Russian monitor Novgorod

For other uses of "Novgorod", see Novgorod (disambiguation).
A scale model of Novgorod as she appeared after 1875
Class overview
Preceded by: Petr Veliky
Succeeded by: Vitse-admiral Popov
Built: 1871–74
In service: 1874–1903
Completed: 1
Scrapped: 1
History
Russian Empire
Name: Novgorod
Namesake: Novgorod
Builder: New Admiralty Shipyard, Saint Petersburg
Cost: 2,830,000 rubles (excluding armament)
Laid down: 29 December 1871[Note 1]
Launched: 2 June 1873
Completed: 1874
Decommissioned: 1 May 1903
Reclassified: As a coast-defense ironclad, 13 February 1892
Struck: 3 July 1903
Fate: Sold for scrap, December 1911
General characteristics (as built)
Type: Monitor
Displacement: 2,491 long tons (2,531 t)
Length: 101 ft (30.8 m)
Beam: 101 ft (30.8 m)
Draught: 13 ft 6 in (4.1 m)
Installed power:
Propulsion: 6 shafts, 6 compound-expansion steam engines
Speed: 6.5 knots (12.0 km/h; 7.5 mph)
Range: 480 nautical miles (890 km; 550 mi) at full speed
Complement: 151 officers and crewmen
Armament: 2 × 11-inch (279 mm) rifled muzzle-loading guns
Armour:
  • Belt: 7–9 in (178–229 mm)
  • Barbette: 7–9 in (178–229 mm)
  • Deck: 2.75 in (70 mm)

Novgorod (Russian: Новгород) was a monitor built for the Imperial Russian Navy in the 1870s.
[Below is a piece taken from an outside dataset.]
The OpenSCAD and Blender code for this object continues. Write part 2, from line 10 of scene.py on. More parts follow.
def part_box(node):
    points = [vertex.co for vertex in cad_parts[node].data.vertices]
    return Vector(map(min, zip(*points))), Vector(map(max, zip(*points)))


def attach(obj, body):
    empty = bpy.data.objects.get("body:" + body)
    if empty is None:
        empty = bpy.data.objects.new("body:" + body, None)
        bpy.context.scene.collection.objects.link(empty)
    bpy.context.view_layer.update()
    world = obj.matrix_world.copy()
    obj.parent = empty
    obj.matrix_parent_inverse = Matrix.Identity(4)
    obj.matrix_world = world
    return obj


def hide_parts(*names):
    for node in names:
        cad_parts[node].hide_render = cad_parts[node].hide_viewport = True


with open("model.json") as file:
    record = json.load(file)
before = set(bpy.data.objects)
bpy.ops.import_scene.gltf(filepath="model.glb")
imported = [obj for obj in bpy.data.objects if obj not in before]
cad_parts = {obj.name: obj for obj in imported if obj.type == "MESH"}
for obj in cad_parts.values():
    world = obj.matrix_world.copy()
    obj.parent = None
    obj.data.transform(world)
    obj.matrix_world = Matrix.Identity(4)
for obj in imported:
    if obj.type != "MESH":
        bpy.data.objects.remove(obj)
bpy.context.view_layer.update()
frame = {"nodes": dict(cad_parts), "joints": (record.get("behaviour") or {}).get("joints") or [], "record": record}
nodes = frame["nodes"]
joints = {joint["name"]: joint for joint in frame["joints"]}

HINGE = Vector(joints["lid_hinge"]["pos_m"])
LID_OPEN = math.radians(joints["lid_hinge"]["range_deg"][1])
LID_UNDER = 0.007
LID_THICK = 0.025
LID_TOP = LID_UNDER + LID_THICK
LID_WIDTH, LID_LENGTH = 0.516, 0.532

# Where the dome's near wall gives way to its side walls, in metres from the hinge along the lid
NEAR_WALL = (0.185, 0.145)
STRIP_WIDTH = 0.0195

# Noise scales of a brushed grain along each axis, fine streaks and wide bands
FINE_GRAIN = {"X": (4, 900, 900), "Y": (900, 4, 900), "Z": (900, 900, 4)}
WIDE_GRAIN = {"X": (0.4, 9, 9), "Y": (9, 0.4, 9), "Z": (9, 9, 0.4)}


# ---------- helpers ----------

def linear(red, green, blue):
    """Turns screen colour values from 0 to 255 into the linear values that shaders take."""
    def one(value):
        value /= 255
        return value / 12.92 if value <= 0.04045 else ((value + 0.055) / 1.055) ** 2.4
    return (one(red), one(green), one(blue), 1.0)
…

She was one of the most unusual warships ever constructed, and still survives in popular naval myth as one of the worst warships ever built. A more balanced assessment shows that she was relatively effective in her designed role as a coast-defence ship. The hull was circular to reduce draught while allowing the ship to carry much more armour and a heavier armament than other ships of the same size. Novgorod played a minor role in the Russo-Turkish War of 1877–78 and was reclassified as a coast-defence ironclad in 1892. The ship was decommissioned in 1903 and used as a storeship until she was sold for scrap in 1911.

Background

In 1868, the Scottish shipbuilder John Elder published an article that advocated that widening the beam of a ship would reduce the area that needed to be protected and allow it to carry thicker armour and heavier, more powerful guns in comparison to a normal ship. In addition such a ship would have a shallower draught and only a moderate increase in power would be required to match the speed of a normal ship. Sir Edward Reed, then Director of Naval Construction of the Royal Navy, agreed with Elder's conclusions. Rear-Admiral Andrei Alexandrovich Popov of the Imperial Russian Navy further expanded on Elder's concept by broadening the ship so that it was actually circular and he made the design flat-bottomed, unlike Elder's convex hull, to minimise its draught.[1]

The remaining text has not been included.